One good example of a contract that is screaming to be re-worked is that of quarterback Ryan Fitzpatrick. We all saw the team-friendly deal that Tom Brady recently signed with the New England Patriots that reduced his 2013 salary cap hit. That might free up enough money that allows the Patriots to sign Wes Welker to a long-term contract.
What prevents the Bills from asking Fitzpatrick to do the same thing so that the team can try to retain Levitre?
As things stand now, Fitzpatrick represents a $10 million salary cap hit for the Bills in 2013. That much will count against the Bills cap if he remains with the team or if he is released. The team right now is scheduled to pay Fitzpatrick a $3 million bonus, which is due on March 13, a week from tomorrow. That gives the team eight days to re-work the old contract, but we don't know if that is something Fitzpatrick is willing to do.
In case you have forgotten what exactly the Bills agreed to pay Fitzpatrick, here is a brief review. He will receive a base salary of $4.25 million along with the $3 million roster bonus this year. In 2014, the number goes up to $4.35 million base along with another $3 million roster bonus. In 2015, it is just a base salary only ($7.2 million). In 2016, the base salary jumps up to $8.75 million. 2017 represents the final year of his contract, when he is scheduled to earn $9.45 million.
So that means that Fitzpatrick can still collect $40 million over the remaining years of his contract, as he has collected $22 million so far out of the original $62.195 deal he signed back in 2011.
Looking over the numbers, and reflecting on the performance of Fitzpatrick since the deal was struck, you would hope something can be done to give the Bills some relief. That $10 million salary cap hit for this year is tying the Bills' hands on what they can do with Levitre.
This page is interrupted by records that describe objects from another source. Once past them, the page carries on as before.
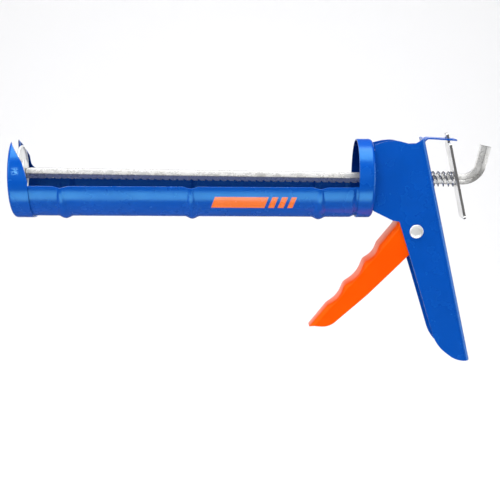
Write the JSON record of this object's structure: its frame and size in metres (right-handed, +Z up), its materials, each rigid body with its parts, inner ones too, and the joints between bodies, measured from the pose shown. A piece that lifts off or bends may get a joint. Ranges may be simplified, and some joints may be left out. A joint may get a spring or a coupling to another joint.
{
  "type": "caulking gun",
  "caption": "Half-barrel caulking gun with a toothed hex rod, pressed channel handle, grooved trigger and spring-loaded catch plate, for standard sealant cartridges.",
  "frame": {"origin": "on the flat back of the handle, where the palm rests, in the gun's middle plane, 60.9 mm below the barrel axis", "axes": "+X along the barrel axis from the nozzle end towards the rod's hook, +Y to the user's right, +Z up; the nozzle points to -X"},
  "size_m": [0.3292, 0.0564, 0.1589],
  "materials": {
    "blue_paint": "satin-gloss royal blue enamel on pressed steel",
    "orange_paint": "satin orange enamel on pressed steel",
    "zinc_plate": "bright zinc plated steel",
    "bright_steel": "bright nickel-like plated drawn bar and strip",
    "spring_steel": "zinc plated spring wire"
  },
  "bodies": {
    "frame": {"cradle": "blue_paint", "front_cap": "blue_paint", "rear_collar": "blue_paint", "handle": "blue_paint", "front_bracket": "zinc_plate", "collar_rivet_1": "zinc_plate", "collar_rivet_2": "zinc_plate", "collar_rivet_3": "zinc_plate", "collar_rivet_4": "zinc_plate", "pivot_rivet": "zinc_plate", "pivot_bush": "zinc_plate", "trigger_spring": "spring_steel", "catch_spring": "spring_steel"},
    "plunger": {"plunger_disc": "zinc_plate", "plunger_washer": "zinc_plate"},
    "rod": {"rod": "bright_steel"},
    "trigger": {"trigger": "orange_paint", "pawl_pin": "zinc_plate", "pawl_spacer": "zinc_plate", "pawl_spring": "spring_steel"},
    "pawl": {"drive_pawl": "zinc_plate"},
    "catch_plate": {"catch_plate": "bright_steel"}
  },
  "joints": [
    {"name": "rod_slide", "type": "slide", "parent": "frame", "child": "plunger", "axis": [1, 0, -0.0094], "range_m": [-0.002, 0.224]},
    {"name": "rod_turn", "type": "hinge", "parent": "plunger", "child": "rod", "pos_m": [-0.29389, 0, 0.06337], "axis": [1, 0, -0.0094], "continuous": true},
    {"name": "trigger_squeeze", "type": "hinge", "parent": "frame", "child": "trigger", "pos_m": [-0.0253, 0, 0.0258], "axis": [0, -1, 0], "range_deg": [0, 30], "stiffness_Nm_per_rad": 0.15, "springref_deg": -34.38, "deforming": ["trigger_spring"]},
    {"name": "pawl_swing", "type": "hinge", "parent": "trigger", "child": "pawl", "pos_m": [-0.01961, 0, 0.04705], "axis": [0, -1, 0], "range_deg": [-30, 0]},
    {"name": "catch_plate_tilt", "type": "hinge", "parent": "frame", "child": "catch_plate", "pos_m": [-0.00395, 0, 0.0883], "axis": [0, 1, 0], "range_deg": [0, 10], "stiffness_Nm_per_rad": 0.05, "springref_deg": -17.19, "deforming": ["catch_spring"]}
  ],
  "couplings": [
    {"joint": "pawl_swing", "follows": "trigger_squeeze", "ratio": -1}
  ]
}
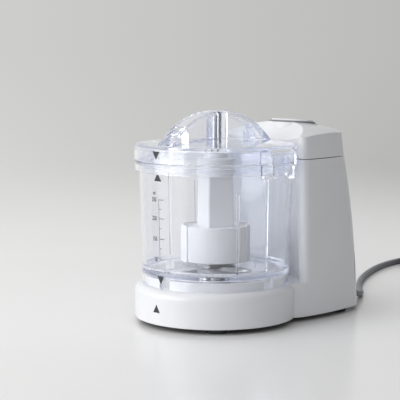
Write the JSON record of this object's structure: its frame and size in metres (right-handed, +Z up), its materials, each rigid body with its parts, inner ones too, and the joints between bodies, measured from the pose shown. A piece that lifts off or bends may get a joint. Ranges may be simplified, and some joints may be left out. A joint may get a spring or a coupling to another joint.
{
  "type": "mini food chopper",
  "caption": "Electric mini food chopper: clear bowl and lid with an arched grip on a low white drive platform, motor tower with a push button behind it.",
  "frame": {"origin": "centre of the appliance's footprint, with its lead left out, on the surface that it stands on", "axes": "+Z up; -Y towards the front, where the bowl's marks and scale are; +Y towards the motor tower; +X to the right seen from the front"},
  "size_m": [0.13, 0.3919, 0.1449],
  "materials": {
    "white_gloss": "gloss",
    "white_satin": "satin",
    "clear_plastic": "clear, polished",
    "dark_plastic": "matte",
    "black_rubber": "matte",
    "cord_grey": "satin",
    "ground_steel": "ground",
    "plated_steel": "bright",
    "sintered_bronze": "dull",
    "core_steel": "laminated",
    "copper_wire": "enamelled",
    "carbon": "dull",
    "moulded_black": "satin"
  },
  "bodies": {
    "base": {"base_housing": "white_gloss", "tower_cap": "white_gloss", "bottom_cover": "dark_plastic", "rubber_feet": "black_rubber", "cover_screws": "plated_steel", "button_bezel": "moulded_black", "button_spring": "plated_steel", "switch_carrier": "white_satin", "pulse_switch": "moulded_black", "interlock_switch": "moulded_black", "upper_bush": "sintered_bronze", "lower_bush": "sintered_bronze", "spindle_seal": "black_rubber", "drive_belt": "black_rubber", "lower_bracket": "core_steel", "upper_bracket": "core_steel", "lower_bearing": "plated_steel", "upper_bearing": "plated_steel", "motor_stator": "core_steel", "field_coils": "copper_wire", "motor_bolts": "plated_steel", "carbon_brushes": "carbon", "brush_holders": "sintered_bronze", "cord_guard": "cord_grey", "cord_clamp": "white_satin", "inner_lead": "cord_grey", "terminal_block": "white_satin", "power_cord": "cord_grey", "cord_coil": "cord_grey", "coil_tie": "moulded_black", "plug_lead": "cord_grey", "plug_body": "cord_grey", "plug_pins": "plated_steel"},
    "drive": {"drive_spindle": "plated_steel", "drive_tip": "white_satin", "driven_pulley": "white_satin", "spindle_clip": "plated_steel"},
    "rotor": {"motor_shaft": "plated_steel", "armature_core": "core_steel", "armature_windings": "copper_wire", "commutator": "copper_wire", "cooling_fan": "white_satin", "motor_pulley": "ground_steel"},
    "button": {"pulse_button": "white_gloss"},
    "plunger": {"interlock_plunger": "white_satin"},
    "bowl": {"chopper_bowl": "clear_plastic"},
    "blade": {"blade_hub": "white_satin", "lower_blade": "ground_steel", "upper_blade": "ground_steel"},
    "cover": {"lid": "clear_plastic", "lid_pin": "plated_steel"}
  },
  "joints": [
    {"name": "rotor_spin", "type": "hinge", "parent": "base", "child": "rotor", "pos_m": [0, 0.05425, 0.05], "axis": [0, 0, 1], "continuous": true},
    {"name": "spindle_spin", "type": "hinge", "parent": "base", "child": "drive", "pos_m": [0, -0.02775, 0.05], "axis": [0, 0, 1], "continuous": true},
    {"name": "bowl_lift", "type": "slide", "parent": "base", "child": "bowl", "axis": [0, 0, 1], "range_m": [0, 0.1]},
    {"name": "blade_spin", "type": "hinge", "parent": "bowl", "child": "blade", "pos_m": [0, -0.02775, 0.05], "axis": [0, 0, 1], "continuous": true},
    {"name": "lid_lift", "type": "slide", "parent": "bowl", "child": "cover", "axis": [0, 0, 1], "range_m": [0, 0.06]},
    {"name": "button_press", "type": "slide", "parent": "base", "child": "button", "axis": [0, -0.0873, -0.9962], "range_m": [0, 0.003], "stiffness_N_per_m": 500, "springref_m": -0.002, "deforming": ["button_spring"]},
    {"name": "interlock_push", "type": "slide", "parent": "base", "child": "plunger", "axis": [0, 1, 0], "range_m": [0, 0.002], "stiffness_N_per_m": 300, "springref_m": -0.002}
  ],
  "couplings": [
    {"joint": "spindle_spin", "follows": "rotor_spin", "ratio": 0.25},
    {"joint": "blade_spin", "follows": "rotor_spin", "ratio": 0.25}
  ]
}
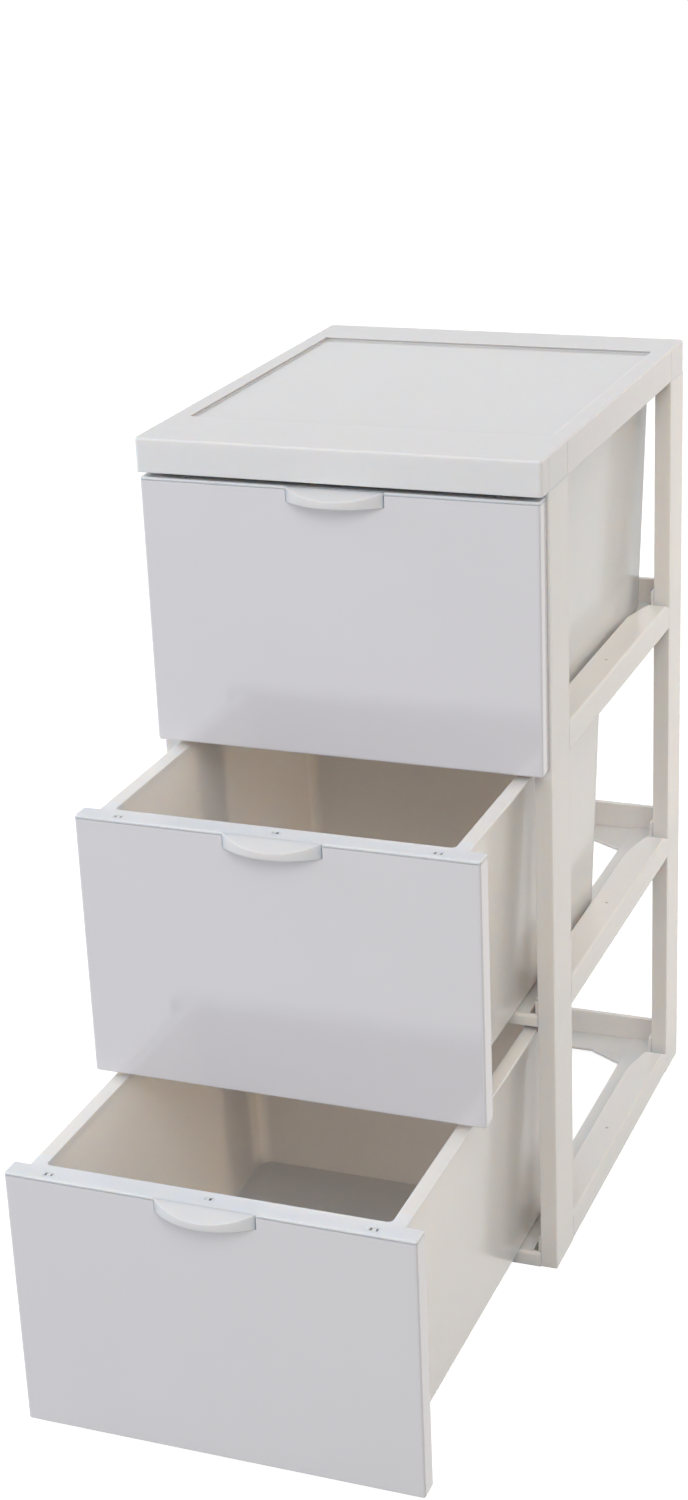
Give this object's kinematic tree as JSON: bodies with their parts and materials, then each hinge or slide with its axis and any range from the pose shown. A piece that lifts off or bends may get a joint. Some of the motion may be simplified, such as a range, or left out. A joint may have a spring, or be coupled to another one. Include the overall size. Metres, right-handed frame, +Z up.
{
  "type": "drawer tower",
  "caption": "Tall narrow plastic drawer tower with a flat tray-topped cover, an open post frame and deep pull-out drawers with crescent pulls.",
  "frame": {"origin": "on the floor under the middle of the front wall of the lowest frame's front bar", "axes": "+X across the tower to its right as seen from the front, +Y from front to back so that the drawers pull out along -Y, +Z up"},
  "size_m": [0.3, 0.6755, 0.638],
  "materials": {
    "white_cover": "satin",
    "white_frame": "satin",
    "drawer_shell": "satin",
    "gloss_front": "high gloss"
  },
  "bodies": {
    "tower": {"top_cover": "white_cover", "front_right_post": "white_frame", "front_left_post": "white_frame", "rear_right_post": "white_frame", "rear_left_post": "white_frame", "base_frame": "white_frame", "lower_shelf_frame": "white_frame", "upper_shelf_frame": "white_frame"},
    "lower_drawer": {"lower_drawer_box": "drawer_shell", "lower_front_panel": "gloss_front"},
    "middle_drawer": {"middle_drawer_box": "drawer_shell", "middle_front_panel": "gloss_front"},
    "upper_drawer": {"upper_drawer_box": "drawer_shell", "upper_front_panel": "gloss_front"}
  },
  "joints": [
    {"name": "lower_drawer_slide", "type": "slide", "parent": "tower", "child": "lower_drawer", "axis": [0, -1, 0], "range_m": [-0.281, 0.019]},
    {"name": "middle_drawer_slide", "type": "slide", "parent": "tower", "child": "middle_drawer", "axis": [0, -1, 0], "range_m": [-0.1394, 0.1606]},
    {"name": "upper_drawer_slide", "type": "slide", "parent": "tower", "child": "upper_drawer", "axis": [0, -1, 0], "range_m": [0, 0.3]}
  ]
}
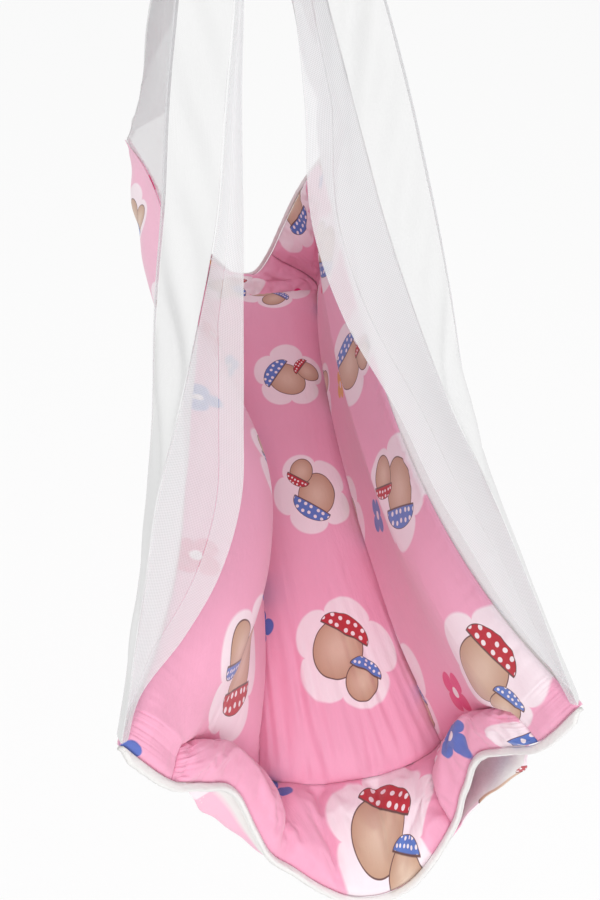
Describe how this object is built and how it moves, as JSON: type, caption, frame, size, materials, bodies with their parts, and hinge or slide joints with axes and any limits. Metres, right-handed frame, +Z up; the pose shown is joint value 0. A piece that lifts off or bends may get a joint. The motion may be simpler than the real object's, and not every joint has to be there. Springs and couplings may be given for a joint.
{
  "type": "hanging baby cradle",
  "caption": "Padded cotton hammock bed with net sides, cloth bands gathered into a sleeve, and a ring on a swivel hook that lets it swing and turn.",
  "frame": {"origin": "middle of the hanging eye's hole, where the ceiling hook holds the part up", "axes": "+Z up, +Y along the bed from the near end in the picture to the far end, +X to the right in the picture"},
  "size_m": [0.3619, 1.0436, 0.9941],
  "materials": {
    "quilt_cotton": "printed cotton, lightly sheened",
    "outer_cotton": "printed cotton seen with its pale side",
    "white_cotton": "plain woven",
    "white_net": "fine knitted net",
    "zinc_steel": "zinc plated, satin"
  },
  "bodies": {
    "hanger": {"swivel_eye": "zinc_steel", "swivel_collar": "zinc_steel"},
    "hook": {"swivel_hook": "zinc_steel"},
    "ring": {"d_ring": "zinc_steel"},
    "cradle": {"floor_pad": "quilt_cotton", "left_wall_pad": "quilt_cotton", "right_wall_pad": "quilt_cotton", "near_end_pad": "quilt_cotton", "far_end_pad": "quilt_cotton", "near_left_roll": "quilt_cotton", "near_right_roll": "quilt_cotton", "far_left_roll": "quilt_cotton", "far_right_roll": "quilt_cotton", "left_rim": "quilt_cotton", "right_rim": "quilt_cotton", "outer_cloth": "outer_cotton", "near_binding": "white_cotton", "far_binding": "white_cotton", "near_left_band": "white_cotton", "near_right_band": "white_cotton", "far_left_band": "white_cotton", "far_right_band": "white_cotton", "gather_sleeve": "white_cotton", "hanging_loop": "white_cotton", "near_left_flange": "white_net", "near_right_flange": "white_net", "far_left_flange": "white_net", "far_right_flange": "white_net", "near_left_hem": "white_net", "near_right_hem": "white_net", "far_left_hem": "white_net", "far_right_hem": "white_net", "left_net": "white_net", "right_net": "white_net"}
  },
  "joints": [
    {"name": "swivel_turn", "type": "hinge", "parent": "hanger", "child": "hook", "pos_m": [0, 0, -0.0424], "axis": [0, 0, 1], "continuous": true},
    {"name": "end_to_end_swing", "type": "hinge", "parent": "hook", "child": "ring", "pos_m": [0, 0, -0.0899], "axis": [1, 0, 0], "range_deg": [-20, 20]},
    {"name": "side_swing", "type": "hinge", "parent": "ring", "child": "cradle", "pos_m": [0, 0, -0.125], "axis": [0, 1, 0], "range_deg": [-25, 25]}
  ]
}
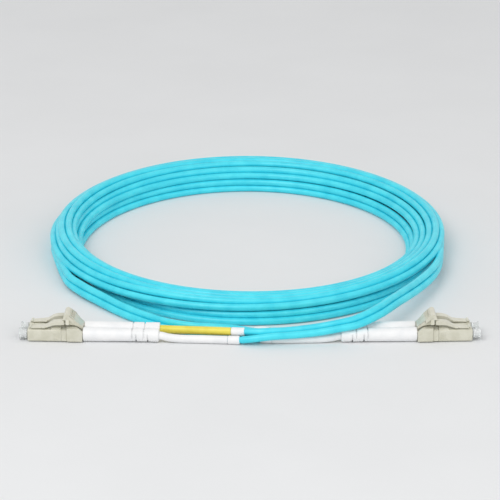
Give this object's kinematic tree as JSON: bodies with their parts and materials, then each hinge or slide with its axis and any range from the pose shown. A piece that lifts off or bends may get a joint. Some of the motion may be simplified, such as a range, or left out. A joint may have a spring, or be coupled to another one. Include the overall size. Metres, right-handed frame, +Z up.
{
  "type": "fiber optic patch cord",
  "caption": "Duplex fiber optic patch cord with square latched plugs at both ends, dust caps on, and its aqua twin cord wound in a coil.",
  "frame": {"origin": "on the ground, in the middle of the two plug ends, which lie in line", "axes": "+X towards the right end's nose, +Y towards the coil, +Z up"},
  "size_m": [0.1752, 0.1892, 0.0124],
  "materials": {
    "plug_plastic": "satin moulded beige",
    "white_plastic": "satin white",
    "yellow_plastic": "satin yellow",
    "aqua_jacket": "satin aqua cord jacket",
    "cap_plastic": "translucent white",
    "white_ceramic": "polished white ceramic",
    "nickel": "nickel plated",
    "fibre_buffer": "clear buffer"
  },
  "bodies": {
    "cord": {"coil": "aqua_jacket", "left_clip": "plug_plastic", "left_front_plug_housing": "plug_plastic", "left_front_rear_body": "plug_plastic", "left_front_crimp_sleeve": "nickel", "left_front_fibre": "fibre_buffer", "left_front_boot": "white_plastic", "left_front_ferrule_spring": "nickel", "left_front_leg": "aqua_jacket", "left_front_white_sleeve": "white_plastic", "left_front_collar": "white_plastic", "left_rear_plug_housing": "plug_plastic", "left_rear_rear_body": "plug_plastic", "left_rear_crimp_sleeve": "nickel", "left_rear_fibre": "fibre_buffer", "left_rear_boot": "white_plastic", "left_rear_ferrule_spring": "nickel", "left_rear_leg": "aqua_jacket", "left_rear_yellow_sleeve": "yellow_plastic", "left_rear_collar": "white_plastic", "right_clip": "plug_plastic", "right_front_plug_housing": "plug_plastic", "right_front_rear_body": "plug_plastic", "right_front_crimp_sleeve": "nickel", "right_front_fibre": "fibre_buffer", "right_front_boot": "white_plastic", "right_front_ferrule_spring": "nickel", "right_front_leg": "aqua_jacket", "right_front_white_sleeve": "white_plastic", "right_front_collar": "white_plastic", "right_rear_plug_housing": "plug_plastic", "right_rear_rear_body": "plug_plastic", "right_rear_crimp_sleeve": "nickel", "right_rear_fibre": "fibre_buffer", "right_rear_boot": "white_plastic", "right_rear_ferrule_spring": "nickel", "right_rear_leg": "aqua_jacket", "right_rear_yellow_sleeve": "yellow_plastic", "right_rear_collar": "white_plastic"},
    "left_trigger": {"left_trigger": "plug_plastic"},
    "left_dust_cap": {"left_dust_cap": "cap_plastic"},
    "left_front_latch": {"left_front_latch": "plug_plastic"},
    "left_front_ferrule": {"left_front_ferrule": "white_ceramic", "left_front_ferrule_holder": "nickel"},
    "left_rear_latch": {"left_rear_latch": "plug_plastic"},
    "left_rear_ferrule": {"left_rear_ferrule": "white_ceramic", "left_rear_ferrule_holder": "nickel"},
    "right_trigger": {"right_trigger": "plug_plastic"},
    "right_dust_cap": {"right_dust_cap": "cap_plastic"},
    "right_front_latch": {"right_front_latch": "plug_plastic"},
    "right_front_ferrule": {"right_front_ferrule": "white_ceramic", "right_front_ferrule_holder": "nickel"},
    "right_rear_latch": {"right_rear_latch": "plug_plastic"},
    "right_rear_ferrule": {"right_rear_ferrule": "white_ceramic", "right_rear_ferrule_holder": "nickel"}
  },
  "joints": [
    {"name": "left_trigger_hinge", "type": "hinge", "parent": "cord", "child": "left_trigger", "pos_m": [-0.06362, 0.00033, 0.005], "axis": [-0.0401, -0.9992, 0], "range_deg": [0, 9], "stiffness_Nm_per_rad": 0.01},
    {"name": "left_dust_cap_slide", "type": "slide", "parent": "cord", "child": "left_dust_cap", "axis": [-0.9992, 0.0401, 0], "range_m": [0, 0.015]},
    {"name": "left_front_latch_hinge", "type": "hinge", "parent": "cord", "child": "left_front_latch", "pos_m": [-0.08273, -0.00203, 0.0052], "axis": [0.0401, 0.9992, 0], "range_deg": [0, 5], "stiffness_Nm_per_rad": 0.004},
    {"name": "left_front_ferrule_slide", "type": "slide", "parent": "cord", "child": "left_front_ferrule", "axis": [0.9992, -0.0401, 0], "range_m": [0, 0.0008], "stiffness_N_per_m": 1500, "deforming": ["left_front_ferrule_spring"]},
    {"name": "left_rear_latch_hinge", "type": "hinge", "parent": "cord", "child": "left_rear_latch", "pos_m": [-0.08248, 0.00422, 0.0052], "axis": [0.0401, 0.9992, 0], "range_deg": [0, 5], "stiffness_Nm_per_rad": 0.004},
    {"name": "left_rear_ferrule_slide", "type": "slide", "parent": "cord", "child": "left_rear_ferrule", "axis": [0.9992, -0.0401, 0], "range_m": [0, 0.0008], "stiffness_N_per_m": 1500, "deforming": ["left_rear_ferrule_spring"]},
    {"name": "right_trigger_hinge", "type": "hinge", "parent": "cord", "child": "right_trigger", "pos_m": [0.06362, 0.00033, 0.005], "axis": [-0.0401, 0.9992, 0], "range_deg": [0, 9], "stiffness_Nm_per_rad": 0.01},
    {"name": "right_dust_cap_slide", "type": "slide", "parent": "cord", "child": "right_dust_cap", "axis": [0.9992, 0.0401, 0], "range_m": [0, 0.015]},
    {"name": "right_front_latch_hinge", "type": "hinge", "parent": "cord", "child": "right_front_latch", "pos_m": [0.08273, -0.00203, 0.0052], "axis": [0.0401, -0.9992, 0], "range_deg": [0, 5], "stiffness_Nm_per_rad": 0.004},
    {"name": "right_front_ferrule_slide", "type": "slide", "parent": "cord", "child": "right_front_ferrule", "axis": [-0.9992, -0.0401, 0], "range_m": [0, 0.0008], "stiffness_N_per_m": 1500, "deforming": ["right_front_ferrule_spring"]},
    {"name": "right_rear_latch_hinge", "type": "hinge", "parent": "cord", "child": "right_rear_latch", "pos_m": [0.08248, 0.00422, 0.0052], "axis": [0.0401, -0.9992, 0], "range_deg": [0, 5], "stiffness_Nm_per_rad": 0.004},
    {"name": "right_rear_ferrule_slide", "type": "slide", "parent": "cord", "child": "right_rear_ferrule", "axis": [-0.9992, -0.0401, 0], "range_m": [0, 0.0008], "stiffness_N_per_m": 1500, "deforming": ["right_rear_ferrule_spring"]}
  ],
  "couplings": [
    {"joint": "left_front_latch_hinge", "follows": "left_trigger_hinge", "ratio": 0.55555},
    {"joint": "left_rear_latch_hinge", "follows": "left_trigger_hinge", "ratio": 0.55555},
    {"joint": "right_front_latch_hinge", "follows": "right_trigger_hinge", "ratio": 0.55555},
    {"joint": "right_rear_latch_hinge", "follows": "right_trigger_hinge", "ratio": 0.55555}
  ]
}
The Bills may wind up starting Chad Rinehart or drafting a rookie to replace Levitre.
But the quality of the offensive line would suffer as a result.
It will be difficult to see Levitre leave in free agency if the Bills can't find a way to sign him to a new deal. According to Pro Football Focus, Levitre was ranked as the No. 9 guard in 2012 and was No. 6 overall in 2011. To see a consistent top-10 player leave in the prime of his career is hard to accept when so many other players on the roster are not even close to being a top-10 performer.
Levitre has been reliable, and his ability to play multiple positions is something that is invaluable. At least the Bills took care of Jairus Byrd for 2013, but they still have to find a way to come up with the money to keep him here longer than just one more year.
What would it take to sign Levitre to a new deal?
Over the last two years there have been a number of new contracts signed by players that can be considered to be top-10 guards in the league.
New Orleans signed Ben Grubbs (five years for $36 Million) and Jahri Evans (seven years for $56.7 million). Tampa Bay signed Davin Joseph (seven years for $52 million) and Carl Nicks (five years for $47.5 million). New England signed Logan Mankins (six years for $51 million). Finally, we have Baltimore signing Marshall Yanda (five years for $32.5 million).
Although Levitre has never been named to an All-Pro team, his play has proved to be worthy of the honor. His compensation should wind up being in the range of the contracts we listed above. Whatever the specific 2013 salary cap hit winds up becoming, it would likely wipe out at least half of the $22.4 million figure that the Bills have left to operate with.
The 2013 offseason is the beginning of the Russ Brandon era in running the organization. How Brandon and his staff navigate over the next two weeks will be a preview of what Bills fans can expect in the years that follow. Some difficult decisions lay ahead for the Bills.
Note: This article was re-edited on 3/5/2013 to reflect correct changes in Bills salary cap number.